ARTUR DA TÁVOLA


                  Nem entender, nem desistir







                                   
                                   
                                   
                                   
                                   
Vendo tanta procura mesclada de certezas; tanta dor disfarçada
de alegria e tanta ilusão tomada como verdade, diariamente na
  vida, no mundo, vendo tudo isso defronto-me com uma antiga
    proposta do Zen-Budismo, tão antiga quanto profunda e
  inevitável. Ela diz, apenas, o seguinte: nem entender, nem
                              desistir.
                                   
Essa parece ser a forma assumida pelo suplício da existência;
  mas, ao mesmo tempo, a melhor expressão de sua fascinante aventura.

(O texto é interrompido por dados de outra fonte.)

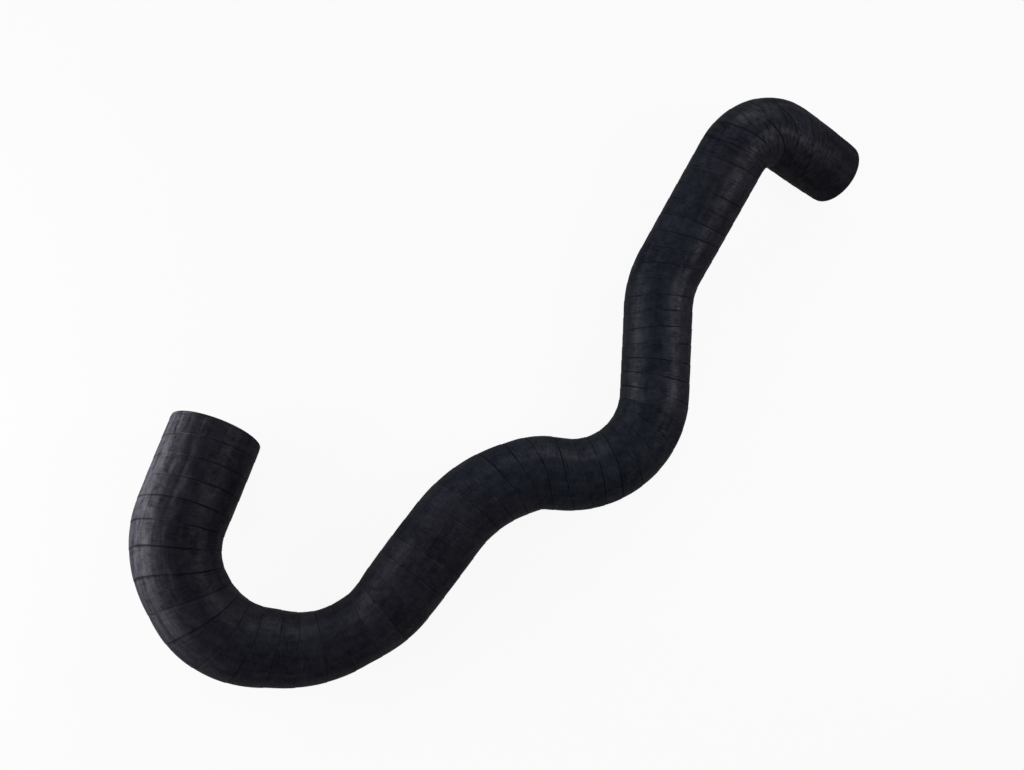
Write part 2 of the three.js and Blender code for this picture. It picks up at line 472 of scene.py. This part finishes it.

Querer entender não adianta: mas é mister empreender. E não adianta até porque, quanto mais entendimento, mais limiar de novas procuras, buscas e ignorâncias, logo de novos impasses, cansaços e desilusões. Mas desistir de conhecer, recolher-se ao
batido repertório das idéias, opiniões e impressões que já se
tem, cristalizadas, é permanecer nas trevas. Ou nas geleiras,
                             congeladas.
                                   
  Talvez quem esteja certa, efetivamente, é a antiga legenda gnóstica da serpente “ouruboro”. Ela seria uma infinita serpente
  universal que passa através de todas as coisas, ligando-as
  secretamente. Essa serpente representa, simbolicamente, a ligação invisível que há entre todas as coisas, entre o Uno e o
    Todo. Ouruboro é representada comendo o próprio rabo, alimentando-se dela mesma, matando-se enquanto se vivifica, numa
  simbolização da autofecundação. Ela seria a representação
adequada para a lei do “eterno retorno”, expressão cunhada por
Nietzsche para representar esse caráter cíclico da natureza e
                             das coisas.


O grande conhecimento do Todo passaria pelo Uno e vice-versa;
   tudo e cada coisa teria uma enorme serpente invisível e autofecundante a ligar; tudo seria uma grande relação íntima de
                   infinitos acasos e variedades.

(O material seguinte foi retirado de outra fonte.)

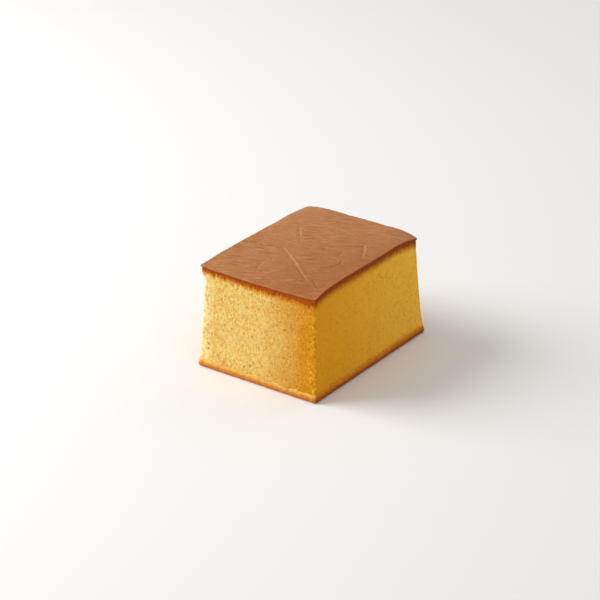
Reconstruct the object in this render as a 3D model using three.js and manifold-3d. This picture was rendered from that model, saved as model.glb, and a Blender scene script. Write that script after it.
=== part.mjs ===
// Castella sponge cake: one block cut from a longer loaf, standing on its baked bottom.
// Units are millimetres, +Z is up, X runs across the loaf and Y along it.
// The origin is the middle of the flat bottom. The block is one closed solid.
import * as THREE from 'three';
import Module from 'manifold-3d';

const wasm = await Module();
wasm.setup();

// Sizes of the block
const TOP_WIDTH = 70.7;
const TOP_LENGTH = 91;
const CORNER_HEIGHT = { frontLeft: 56.4, frontRight: 56.3, backLeft: 53.7, backRight: 55.7 };

// How much higher the top stands between its corners: the crust is a low, uneven dome that dips at the front
const RISE = { left: 1.9, right: 3, front: -1.4, back: 2.6 };
const MIDDLE_SETTLES = 0.5;
const DOME_POWER = 6;
const LEFT_CORNERS_LIFT = { front: -0.6, back: 0.9 };

// The sides lean out towards the bottom, each by its own amount
const FLARE = { left: 1, right: 2.7, front: 4.5, back: 4.4 };
const FLARE_CURVE = 0.45;

// Under the crust the crumb has shrunk back, most along the loaf's own sides
const WAIST = { left: 0.8, right: 0.8, front: 0.1, back: 0.2 };
const WAIST_START = 1.6;
const WAIST_FADE = 27;

// Hand-cut plan: wider at the back than at the front, shorter at the right than at the left
const BACK_WIDER = 0.6;
const RIGHT_SHORTER = 0.7;
const CORNER_RADIUS = 1.1;

// The crust's front left corner sticks out: how far to the left and the front, and down to what depth
const LIP = { left: 2.3, front: 0.4, power: 9, depth: 3.6, end: 7.5 };

// Browned skin on top, and the thicker browned band at the bottom
const SKIN_THICKNESS = 1.2;
const SKIN_ROUNDING = 0.35;
const SKIN_LIP = 0.7;
const BOTTOM_BAND = 3.8;
const BAND_BULGE = 0.7;
const FOOT_INSET = 0.8;

// Slow unevenness of the faces, and lumps on the bottom band: height and spacing
const SWELL = { height: 0.28, spacing: 17 };
const LUMP = { height: 0.55, spacing: 3.4 };
const NOISE_SEED = 5.3;

// Mesh spacing: faces along each side of the plan, and up the crumb to a level below the crust
const FACES_ACROSS = 28;
const FACES_ALONG = 36;
const FACES_UP = 6;
const CRUMB_TOP = 6;

// Creases that the lining paper pressed into the crust: their run in plan, depth and width
const CREASES = [
  { depth: 0.50, width: 2.6, run: [[-16.1, -5.4], [-2.6, -15.3], [10.2, -25.1], [22.3, -34.1]] },
  { depth: 0.40, width: 2.2, run: [[-21.6, 19.1], [-15.4, 11.1], [-8.8, 2.2]] },
  { depth: 0.35, width: 1.8, run: [[-39, -16], [-33, -12.3], [-28.9, -10.4], [-21.8, -9.9], [-17, -8]] },
  { depth: 0.42, width: 2.0, run: [[22.3, -4.5], [23.5, -9.1], [21.9, -13.2], [18.2, -17.5]] },
  { depth: 0.38, width: 1.8, run: [[16.4, 5.3], [17.6, 0.2], [17.3, -2.7]] },
  { depth: 0.48, width: 2.3, run: [[21.1, 17.5], [25.4, 10.2], [29.3, 2.8]] },
  { depth: 0.35, width: 1.8, run: [[-6.7, 24.8], [1, 24.7], [10.3, 22.1], [18.7, 21.1]] },
  { depth: 0.35, width: 1.6, run: [[29.4, 14.1], [32.2, 15.3], [33.4, 16.2]] },
  { depth: 0.35, width: 1.8, run: [[-7.4, -21.5], [-9.6, -24.6], [-9, -30], [-6.6, -37.9]] },
];
const CREASE_STEPS = 9;
const CUTTER_TOP = 0.8;

const CRUST_BROWN = 0xb4784a;

const clamp = (value, low, high) => Math.min(high, Math.max(low, value));
const mix = (a, b, share) => a + (b - a) * share;

// Repeatable random number from -1 to 1 at a whole-number place
function placeRandom(i, j, k) {
  const wave = Math.sin(i * 127.1 + j * 311.7 + k * 74.7 + NOISE_SEED) * 43758.5453;
  return 2 * (wave - Math.floor(wave)) - 1;
}

// Smooth random field from -1 to 1 that varies over the given spacing
function field(x, y, z, spacing) {
  const place = [x, y, z].map((value) => value / spacing);
  const cell = place.map(Math.floor);
  const share = place.map((value, n) => THREE.MathUtils.smoothstep(value - cell[n], 0, 1));
  const along = (j, k) => mix(
    placeRandom(cell[0], cell[1] + j, cell[2] + k),
    placeRandom(cell[0] + 1, cell[1] + j, cell[2] + k),
    share[0],
  );
  return mix(mix(along(0, 0), along(1, 0), share[1]), mix(along(0, 1), along(1, 1), share[1]), share[2]);
}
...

De ser assim, como entender? Como entender o que está além dessa
relação? Como entender o que está antes dela? Como entender o
que lhe deu causa? E se à mente humana vedado foi entender, a
 faculdade de entendimento, num paradoxo, também foi dada aos
 homens, plantas e animais. Daí a inelutabilidade da condição
 humana: a de não desistir. Porque só a não desistência pode
        levar o homem a, num súbito clarão, obter a revelação. Revelação, portanto, seria a forma de entrar em relação com a essência, com a coisa em si, com o “númeno” e não com o fenômeno. Em suma:
                     nem entender, nem desistir.